I have a very huge table where I need to find duplicate rows. In order to find them I run:
SELECT firstcolumn, count(*) AS c FROM invoice GROUP BY firstcolumn HAVING c > 1 ORDER BY c DESC
This works as expected: I get a table with firstcolumn in one column and the total number of rows that holds firstcolumn's duplicate value.
Now, I need to add a new column to this result table: a new column "ids" which lists all the ids of the rows that have the same firstcolumn's value. So for instance, if my original table has 3 rows with the same firstcolumn value (eg. "somerandomstring") and this 3 rows have 11,32,356 as ids, I should end up with a result table like this:
"somerandomstring",3,"11,32,356"
So, how can I modify my query so that I can have the list of ids in my third column ?

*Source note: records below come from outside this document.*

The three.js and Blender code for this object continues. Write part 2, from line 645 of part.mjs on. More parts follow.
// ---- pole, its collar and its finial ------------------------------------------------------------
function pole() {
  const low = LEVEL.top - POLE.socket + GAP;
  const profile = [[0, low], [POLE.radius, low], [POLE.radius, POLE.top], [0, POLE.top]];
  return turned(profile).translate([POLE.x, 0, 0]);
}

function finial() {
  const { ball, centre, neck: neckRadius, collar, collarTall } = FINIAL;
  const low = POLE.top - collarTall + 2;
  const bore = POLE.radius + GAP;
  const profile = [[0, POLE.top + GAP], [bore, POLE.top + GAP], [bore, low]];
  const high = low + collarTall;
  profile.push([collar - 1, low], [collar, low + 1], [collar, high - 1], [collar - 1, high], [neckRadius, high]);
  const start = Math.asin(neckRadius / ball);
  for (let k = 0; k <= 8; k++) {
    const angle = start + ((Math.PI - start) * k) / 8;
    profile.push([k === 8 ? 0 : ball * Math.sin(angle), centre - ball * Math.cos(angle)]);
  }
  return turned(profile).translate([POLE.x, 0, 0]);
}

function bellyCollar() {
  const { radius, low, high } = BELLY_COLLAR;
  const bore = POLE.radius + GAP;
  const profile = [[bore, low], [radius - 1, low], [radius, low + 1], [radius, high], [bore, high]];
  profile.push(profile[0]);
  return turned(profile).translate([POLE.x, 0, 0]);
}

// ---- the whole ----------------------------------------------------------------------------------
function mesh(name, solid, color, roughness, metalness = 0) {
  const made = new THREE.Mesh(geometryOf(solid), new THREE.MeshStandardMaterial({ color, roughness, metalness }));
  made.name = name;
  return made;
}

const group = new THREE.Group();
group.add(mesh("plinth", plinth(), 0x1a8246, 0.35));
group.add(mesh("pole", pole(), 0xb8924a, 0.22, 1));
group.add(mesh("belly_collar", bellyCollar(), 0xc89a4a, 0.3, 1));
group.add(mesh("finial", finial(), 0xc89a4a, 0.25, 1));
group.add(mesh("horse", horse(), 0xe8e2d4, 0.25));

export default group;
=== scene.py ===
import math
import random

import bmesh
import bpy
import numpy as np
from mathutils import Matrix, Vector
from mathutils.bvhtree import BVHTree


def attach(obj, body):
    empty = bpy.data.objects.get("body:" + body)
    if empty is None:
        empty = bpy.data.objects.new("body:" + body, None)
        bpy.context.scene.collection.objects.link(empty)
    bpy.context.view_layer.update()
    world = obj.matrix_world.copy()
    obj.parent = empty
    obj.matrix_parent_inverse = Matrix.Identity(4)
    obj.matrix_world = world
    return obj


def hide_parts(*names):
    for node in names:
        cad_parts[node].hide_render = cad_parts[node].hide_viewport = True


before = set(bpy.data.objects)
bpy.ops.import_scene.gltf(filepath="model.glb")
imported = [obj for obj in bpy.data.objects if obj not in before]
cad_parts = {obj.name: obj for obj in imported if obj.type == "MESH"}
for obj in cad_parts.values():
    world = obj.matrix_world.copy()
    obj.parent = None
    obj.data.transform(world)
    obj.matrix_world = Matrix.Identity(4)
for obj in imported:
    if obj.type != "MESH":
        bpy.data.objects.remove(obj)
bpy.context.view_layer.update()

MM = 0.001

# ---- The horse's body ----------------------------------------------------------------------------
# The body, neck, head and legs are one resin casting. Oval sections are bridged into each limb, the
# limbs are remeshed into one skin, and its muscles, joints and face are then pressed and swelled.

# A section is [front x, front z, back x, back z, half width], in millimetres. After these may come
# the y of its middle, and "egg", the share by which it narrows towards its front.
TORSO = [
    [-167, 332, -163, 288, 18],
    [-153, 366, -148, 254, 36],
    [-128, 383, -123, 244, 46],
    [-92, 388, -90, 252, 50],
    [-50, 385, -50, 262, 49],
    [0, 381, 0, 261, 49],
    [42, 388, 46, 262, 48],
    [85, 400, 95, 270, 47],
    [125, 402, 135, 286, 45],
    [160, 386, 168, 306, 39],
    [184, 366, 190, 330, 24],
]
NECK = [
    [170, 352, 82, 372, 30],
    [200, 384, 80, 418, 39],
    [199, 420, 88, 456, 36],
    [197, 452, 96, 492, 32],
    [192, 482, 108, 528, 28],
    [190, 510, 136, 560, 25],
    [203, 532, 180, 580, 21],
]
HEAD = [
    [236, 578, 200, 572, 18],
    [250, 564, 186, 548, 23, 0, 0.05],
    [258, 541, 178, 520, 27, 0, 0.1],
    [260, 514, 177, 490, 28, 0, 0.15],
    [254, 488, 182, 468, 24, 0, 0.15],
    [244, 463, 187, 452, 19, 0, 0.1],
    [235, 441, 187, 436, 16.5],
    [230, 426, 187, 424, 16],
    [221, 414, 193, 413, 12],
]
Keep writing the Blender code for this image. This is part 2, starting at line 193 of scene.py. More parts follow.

I tried modifying my query as such:
SELECT firstcolumn, count(*) AS c, (SELECT secondid FROM invoice AS so WHERE so.firstcolumn = si.firstcolumn) AS secondcolumn
FROM invoice AS si
WHERE firstcolumn != ""
GROUP BY firstcolumn HAVING c > 1 ORDER BY c DESC
but it doesn't work. No error appear and the query just keeps loading
CodePudding user response:
GROUP_CONCAT to the rescue:
SELECT firstcolumn,
count(*) AS c,
group_concat(secondid) as ids
FROM invoice AS si
WHERE firstcolumn != ""
GROUP BY firstcolumn
HAVING c > 1
ORDER BY c DESC